Within those boundaries, certain kinds of experience flourished, and of course others did not. In our society there is no such overall authority. The individual must make his or her own way through a barrage of different value systems, making decisions that were largely un-thought of when a son/daughter followed his or her father’s trade automatically, for example, or when marriages were made largely for economic reasons.

se21

So our present experience is quite different than that of those forefathers who lived in the medieval world, say, and we cannot appreciate the differences in our [present] subjective attitudes, and in the quality, as well as the kind of, social intercourse that exists now. For all its many errors, at its best Christianity proclaimed the ultimate meaning for each person’s life. There was no question but that life had meaning, whether or not we might agree as to the particular meaning assigned to it.

Men’s and women’s dreams were also different in those times, filled far more with metaphysical images, for example, more alive with saints and demons — but overall one framework of belief existed, and all experience was judged in its light. Now, we have far more decisions to make, and in a world of conflicting beliefs, brought into our living room through internet, newspapers and television, we must try to find the meaning of our life, or the meaning of life.

se6

We can think in terms of experiments. We may try this or that. We may run from one religion to another, or from religion to science, or vice versa. This is true in a way that was impossible for the masses of the people in medieval times. The improved methods of communication alone mean that we are everywhere surrounded by varying theories, cultures, cults, and schools, In some important areas this means that the mechanics of experience are actually becoming more apparent, for they are no longer hidden beneath one belief system.

Our subjective options are far greater, and yet so of course is the necessity to place that subjective experience into meaningful terms. If we believe that we do indeed form our own reality, then we instantly come up against a whole new group of questions. If we actually construct our own experience, individually and en-masse, why does so much of it seem negative? We create our own reality, or it is created for us. It is an accidental universe, or it is not.

se22

Now in medieval times organized religion, or organized Christianity, presented each individual with a screen of beliefs through which the personal self was perceived. Portions of the self that were not perceivable through that screen were almost invisible to the private person. Problems were sent by God as punishment or warning. The mechanics of experience were hidden behind that screen.

The belief of [Charles] Darwin and of [Sigmund] Freud alike have formed together to give us a different screen. Experience is accepted and perceived only as it is sieved through that screen.
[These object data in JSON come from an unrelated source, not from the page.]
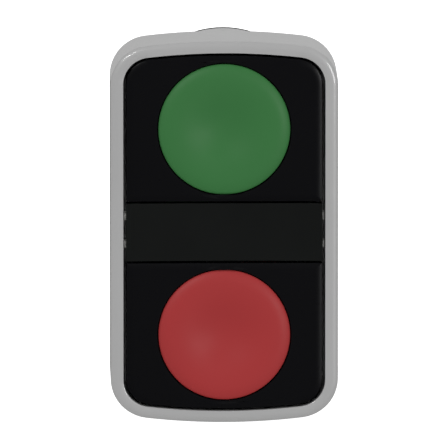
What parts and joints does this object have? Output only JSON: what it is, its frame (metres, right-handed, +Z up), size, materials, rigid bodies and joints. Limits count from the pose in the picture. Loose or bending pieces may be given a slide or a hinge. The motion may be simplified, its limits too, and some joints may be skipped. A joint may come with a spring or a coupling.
{
  "type": "double-headed push button",
  "caption": "Panel push-button unit with a green start button above a red stop button, a dark lamp window between them, a round barrel and pull-off contact blocks.",
  "frame": {"origin": "where the barrel's axis meets the front face of the panel, on the back of the gasket", "axes": "+X right seen from the front, +Y into the panel along the barrel, +Z up from the red button to the green one"},
  "size_m": [0.03, 0.0563, 0.051],
  "materials": {
    "bezel_grey": "satin moulded, fine grain",
    "black_plastic": "fine matt texture",
    "gasket_rubber": "matt",
    "green_plastic": "satin moulded",
    "red_plastic": "satin moulded",
    "window_dark": "smoked, polished",
    "diffuser_white": "milky",
    "core_plastic": "matt",
    "spring_steel": "bright drawn wire",
    "screw_steel": "zinc plated",
    "contact_brass": "stamped, lightly tarnished",
    "carrier_black": "fine matt texture",
    "ring_grey": "matt",
    "lever_orange": "satin moulded",
    "housing_green": "fine matt texture",
    "housing_red": "fine matt texture",
    "housing_white": "fine matt texture",
    "slider_ivory": "satin moulded",
    "board_green": "lacquered laminate",
    "led_clear": "clear epoxy"
  },
  "bodies": {
    "head": {"bezel": "bezel_grey", "barrel_base": "black_plastic", "panel_gasket": "gasket_rubber", "upper_surround": "black_plastic", "lower_surround": "black_plastic", "centre_lens": "window_dark", "light_guide": "diffuser_white", "guide_core": "core_plastic", "core_snap_ring": "spring_steel"},
    "green_button": {"green_cap": "green_plastic", "green_plunger": "green_plastic", "green_lip_seal": "gasket_rubber", "green_return_spring": "spring_steel", "green_clip": "spring_steel"},
    "red_button": {"red_cap": "red_plastic", "red_plunger": "red_plastic", "red_lip_seal": "gasket_rubber", "red_return_spring": "spring_steel", "red_clip": "spring_steel"},
    "carrier": {"contact_carrier": "carrier_black", "carrier_front_ring": "carrier_black", "start_housing": "housing_green", "start_cover": "housing_green", "start_slider_spring": "spring_steel", "start_terminals": "contact_brass", "start_screws": "screw_steel", "start_washers": "contact_brass", "stop_housing": "housing_red", "stop_cover": "housing_red", "stop_slider_spring": "spring_steel", "stop_terminals": "contact_brass", "stop_screws": "screw_steel", "stop_washers": "contact_brass", "lamp_housing": "housing_white", "lamp_cover": "housing_white", "lamp_board": "board_green", "lamp_led": "led_clear", "lamp_terminals": "contact_brass", "lamp_screws": "screw_steel", "lamp_washers": "contact_brass"},
    "lock": {"locking_ring": "ring_grey", "lock_lever": "lever_orange"},
    "start_contact": {"start_slider": "slider_ivory", "start_bridge": "contact_brass", "start_bridge_spring": "spring_steel"},
    "stop_contact": {"stop_slider": "slider_ivory", "stop_bridge": "contact_brass", "stop_bridge_spring": "spring_steel"}
  },
  "joints": [
    {"name": "green_press", "type": "slide", "parent": "head", "child": "green_button", "axis": [0, 1, 0], "range_m": [0, 0.003], "stiffness_N_per_m": 800, "springref_m": -0.0025, "deforming": ["green_return_spring"]},
    {"name": "red_press", "type": "slide", "parent": "head", "child": "red_button", "axis": [0, 1, 0], "range_m": [0, 0.003], "stiffness_N_per_m": 800, "springref_m": -0.0025, "deforming": ["red_return_spring"]},
    {"name": "carrier_pull", "type": "slide", "parent": "head", "child": "carrier", "axis": [0, 1, 0], "range_m": [0, 0.016]},
    {"name": "lock_swing", "type": "hinge", "parent": "carrier", "child": "lock", "pos_m": [0, 0.0092, 0], "axis": [0, 1, 0], "range_deg": [-30, 0]},
    {"name": "start_contact_stroke", "type": "slide", "parent": "carrier", "child": "start_contact", "axis": [0, 1, 0], "range_m": [0, 0.003], "deforming": ["start_slider_spring"]},
    {"name": "stop_contact_stroke", "type": "slide", "parent": "carrier", "child": "stop_contact", "axis": [0, 1, 0], "range_m": [0, 0.003], "deforming": ["stop_slider_spring"]}
  ],
  "couplings": [
    {"joint": "start_contact_stroke", "follows": "green_press", "ratio": 1},
    {"joint": "stop_contact_stroke", "follows": "red_press", "ratio": 1}
  ]
}
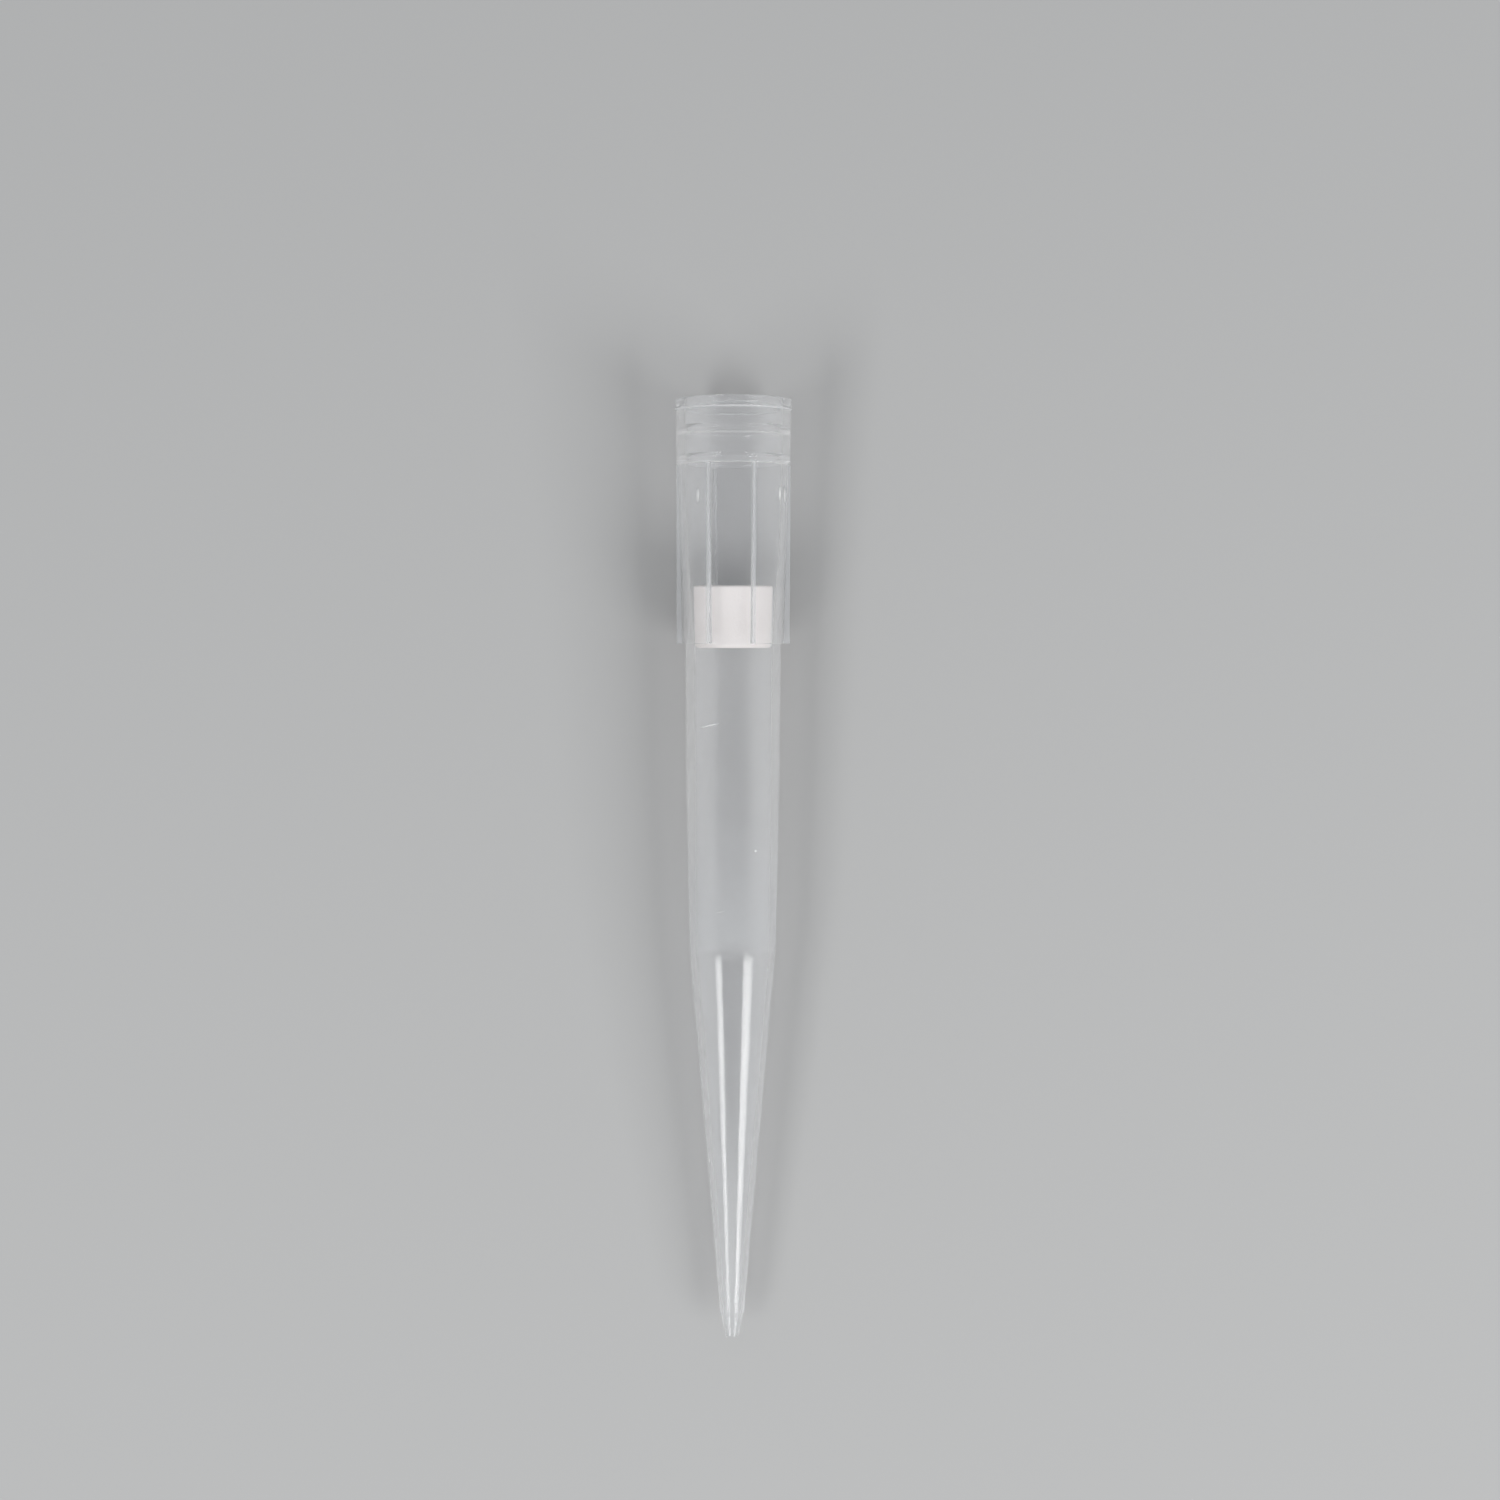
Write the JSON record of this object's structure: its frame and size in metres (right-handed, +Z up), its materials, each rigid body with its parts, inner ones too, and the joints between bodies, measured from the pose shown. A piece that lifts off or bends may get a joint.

If Christendom saw man and woman as blighted by original sin, Darwinian and Freudian views see them as part of a flawed species in which individual life rests precariously, ever at the beck and call of the species’ needs, and with survival as the prime goal — a survival, however, without meaning. The psyche’s grandeur is ignored, the individual’s sense of belonging with nature eroded, for it is at nature’s expense, it seems, that he or she must survive. One’s greatest dreams and worst fears alike become the result of glandular imbalance, or of neuroses from childhood traumas.

se42

Yet in the midst of these beliefs each individual seeks to find a context in which his or her life has meaning, a purpose which will rouse the self to action, a drama in whose theme private actions will have significance.

There are intellectual values and emotional ones, and sometimes there are needs of an emotional nature that must be met regardless of intellectual judgments. The church provided a cosmic drama in which even the life of the sinner had value, even if only to show God’s compassion. In our society, however, the sterile psychic environment often leads to rebellion: People take steps to bring meaning and drama into their lives, even if intellectually they refuse to make the connection.

se23

When God went out the window for large masses of people, fate took His(or her) place, and volition also became eroded.

A person could neither be proud of personal achievement nor blamed for failure, since in large measure his or her characteristics, potentials, and lacks were seen as the result of chance, heredity, and of unconscious mechanisms over which the or she seemingly had little control. The devil went underground, figuratively speaking, so that many of his or her mischievous qualities and devious characteristics were assigned to the unconscious. Man and woman was seen as divided against oneself — a conscious figurehead, resting uneasily above the mighty haunches of unconscious beastliness. He or she believed oneself to be programmed by his or her heredity and early environment, so that it seemed he must be forever unaware of his own true motives.

Not only was he or she set against oneself, but he or she saw oneself as a part of an uncaring mechanistic universe, devoid of purpose, intent, and certainly a universe that cared not a whit for the individual, but only for the species. Indeed, a strange world.

se46

It was in many respects a new world, for it was the first one in which large portions of humanity believed that they were isolated from nature and God, and in which no grandeur was acknowledged as a characteristic of the soul. Indeed, for many people the idea of the soul itself became unfashionable, embarrassing, and out of date. Here I use the words “soul” and “psyche” synonymously That psyche has been emerging more and more in whatever guise it is allowed to as it seeks its vitality, its purpose and exuberance, and as it seeks out new contexts in which to express a subjective reality that finally spills over the edges of sterile beliefs.

The psyche expresses itself through action, of course, but it carries behind it the individual — and it automatically attempts to produce a social climate or civilization that is productive and creative. It projects its desires outward onto the physical world, seeking through private experience and social contact to actualize its potentials, and in such a way that the potentials of others are also encouraged. It seeks to flesh out its dreams, and when these find no response in social life, it will nevertheless take personal expression in a kind of private religion of its own.

se51

Basically, religion is an activity through which man and woman attempts to see the meaning of his or her life. It is a construction based on deep psychic knowledge. No matter what the name it might go by, it represents man’s and woman’s connection with the universe.